Is a Future Possible?
September 8, 2011
While interviewing candidates for a staff position, we posed the question: “What will school sports look like a generation from now?” And we followed up with: “What will the MHSAA need to do to be of relevant service in that future?”
In a follow-up interview with one of the leading candidates, when I invited questions, that candidate turned the tables and asked me what I thought school sports and the MHSAA would look like in 10 or 20 years.
These exchanges, and all that has been changing as school districts chop away at school budgets and programs, has me wondering if a future is possible for school sports. But the answer is almost certainly “Yes.”
School sports have survived two World Wars, the Korean War and Vietnam, as well as the Great Depression and multiple recessions. School sports has existed before and after interstates and the Internet, before and after suburban sprawl and space exploration, before and after television and Twitter, before and after . . . well, you get the point.

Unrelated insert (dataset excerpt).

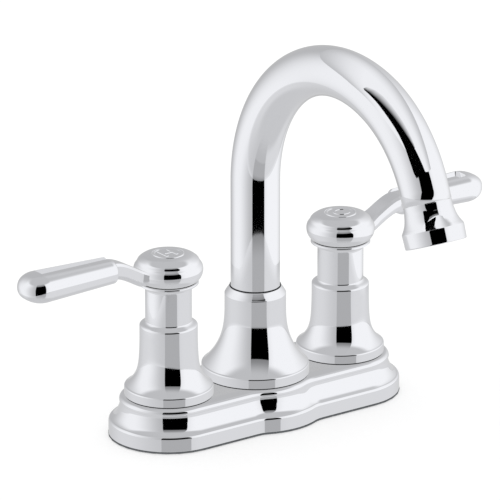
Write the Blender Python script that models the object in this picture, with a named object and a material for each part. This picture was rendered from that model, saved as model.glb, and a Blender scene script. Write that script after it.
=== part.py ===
# Centerset bathroom faucet on four inch centres, modelled in metres.
# +Z is up, the hot side is -X, the cold side is +X and the spout reaches out along -Y.
# The origin is the middle of the deck plane, which is the underside of the gasket.

import math

import bmesh
import bpy
from mathutils import Matrix, Vector

# Clearances
GAP = 0.0003                    # between two pieces that sit on or in each other
THREAD_GAP = 0.0004             # between a plain male thread and its female thread

# Deck plate and gasket
HANDLE_SPACING = 0.1016         # four inches between the two handle axes
GASKET_THICKNESS = 0.0006
GASKET_PROUD = 0.0002           # how far the gasket shows past the plate
END_RADIUS = 0.0289             # outline of the plate round each handle
MIDDLE_RADIUS = 0.0330          # outline of the plate round the spout
WAIST_FILLET = 0.0140           # hollow between the middle lobe and the straight sides
PLATE_HEIGHT = 0.0188
PLATE_WALL = 0.0020
SKIRT_HEIGHT = 0.0059           # upright rim at the foot of the plate
SKIRT_EDGE = 0.0012             # rounding at the top of that rim
COVE_RUN = 0.0044               # how far the hollow moulding goes in
COVE_RISE = 0.0084              # how far the hollow moulding goes up
BEAD = 0.0022                   # rounded bead under the plate's flat top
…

Will school sports change? Certainly. But if history is a good indicator, it will change more slowly than the society around it. And many people will cherish that gap.
Our Laboratory
June 30, 2014
Failure: Lab is a speaker-audience experience modeled after TED (Technology, Entertainment, Design); but unlike TED’s frequent focus on success stories, Failure: Lab showcases stories of failure – and it instructs speakers not to provide lessons learned. Figuring out those lessons is the role of the audience, not the presenters.
Of course, one of life’s most bountiful laboratories of failure is sports. At least 50 percent of the participants in any athletic contest do not win. Sometimes it’s just one competitor out of 10 or 100 or 1,000 who wins.

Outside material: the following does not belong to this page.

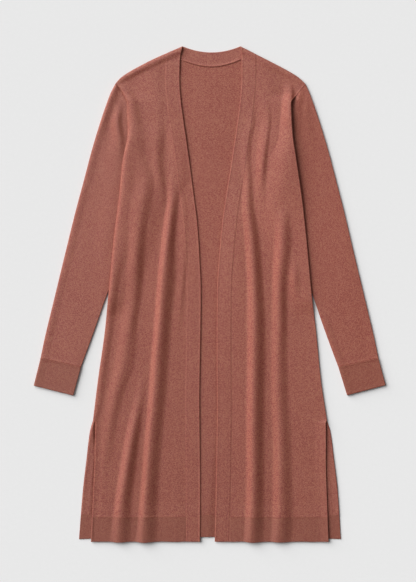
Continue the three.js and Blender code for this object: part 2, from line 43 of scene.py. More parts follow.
garment = {
    "length": 1000.0,         # front hem edge to the neck points
    "middle": 498.9,          # this height lies on the origin of the frame
    "jersey": 1.6,            # thickness of the plain knit
    "ribbed": 2.2,            # thickness of hems and cuffs
    "banding": 2.2,           # thickness of the doubled bands
    "frontHem": 50.0,         # height of the hem line above the front hem edge
    "backHem": 54.0,
    "slitTop": 245.0,
    "underarm": 760.0,
    "armholeTurn": 886.0,     # above it the armhole seam shows
    "bandWidth": 29.5,
    "neckBand": 26.5,
    "underarmRun": 42.0,      # above the underarm the back's side runs in to the armhole over this height
    "armholeGap": 0.3,        # from the armhole seam to the back panel
    "bandLap": 0.25,          # how far the front bands and what they are sewn to reach past their seam
    "linkLap": 0.2,           # the same for panels and the hems and cuffs linked to them
    "hemDip": 0.2,            # of a fold's height: how far the hem edge hangs lower where it crosses
    "hemDipAt": 6.0,          # height above the hem edge where the fold is measured
    "edgeRadius": 0.6,        # rounding of every free edge
    "seamRadius": 0.4,        # rounding of an edge that is sewn to its neighbour
    "bandSeamRadius": 0.12,   # the same along the front bands
}
metresPerMm = 0.001

sideSign = {"left": -1.0, "right": 1.0}
otherSide = {"left": "right", "right": "left"}
column = {"left": 1, "right": 2}     # of the outline tables

# Outlines: height, left x, right x
armholeRows = [(923.5, -190.9, 193.7), (912, -180.8, 184.2), (900, -173.6, 174.6), (886, -167, 164.4),
               (851, -154.9, 152.8), (811, -142.8, 142.4), (760, -134.7, 136.5)]
bodyRows = [(886, -167, 164.4), (827, -165.4, 167.4), (766, -175.7, 175.9), (692, -183.2, 186.6),
            (617, -192.7, 195), (532, -201, 202.8), (488, -205.4, 207.2), (427, -211.5, 214.7),
            (326, -225.6, 224.8), (245, -235.7, 236.9)]
frontSlitRows = [(245, -235.7, 236.9), (241, -231.2, 234.4), (165, -232.3, 234.4), (94, -235.3, 236.5),
                 (0, -239.8, 240.1)]
backSlitRows = [(245, -235.7, 236.9), (222, -242, 244), (165, -249, 251.2), (104, -256.1, 258.5),
                (5, -264, 264.9)]
frontEdgeRows = [(1000, -54.4, 61.8), (972, -59.4, 64.4), (930, -60.4, 64.2), (889, -57.4, 61), (848, -52, 56),
                 (807, -46, 50), (755, -38.8, 42.2), (692, -30.5, 32), (645, -24.6, 25.6), (575, -20, 19),
                 (504, -17, 14.9), (390, -18.4, 14.3), (287, -20, 14.9), (118, -18.4, 12.9), (0, -19, 10.1)]
sleeveOuterRows = [(923.5, -190.9, 193.7), (908, -199, 200.8), (892, -205.4, 206.8), (851, -219.6, 220.8),
                   (791, -237.8, 239), (730, -253.9, 255), (670, -270, 270.5), (589, -290, 289.6),
                   (488, -314.5, 313.9), (407, -334, 333.2), (371, -341.4, 340.6)]
sleeveInnerRows = [(760, -134.7, 136.5), (690, -141, 142.6), (590, -170.6, 171.6), (488, -211.2, 211.2),
                   (447, -225.4, 225), (407, -239.6, 239.2), (353, -259.4, 259.4)]
# Shoulder line: x, height, for each side
shoulderRows = {
    "left": [(-54.4, 1000), (-83, 987.5), (-114, 973), (-145.5, 957), (-173, 941), (-183.4, 932.5), (-190.9, 923.5)],
    "right": [(61.8, 1000), (86, 987.5), (114, 973), (145.5, 957), (173.6, 941), (184.6, 932.5), (193.7, 923.5)],
}
shoulderTip = {side: shoulderRows[side][-1] for side in sideSign}
bandTop = {"left": -86.5, "right": 92.9}   # where the seam of a front band meets the shoulder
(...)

In MHSAA tournaments, all but one team in each class or division ends the season with a loss. In basketball this past winter, only four of 729 high schools that sponsored boys varsity basketball ended the season with a victory.
It’s a fact; sports is a failure lab.
In the spirit of Failure: Lab, I won’t offer a defense or an explanation of the lessons learned. You’re the audience; you figure it out. Why do we go to so much time and effort to create this laboratory?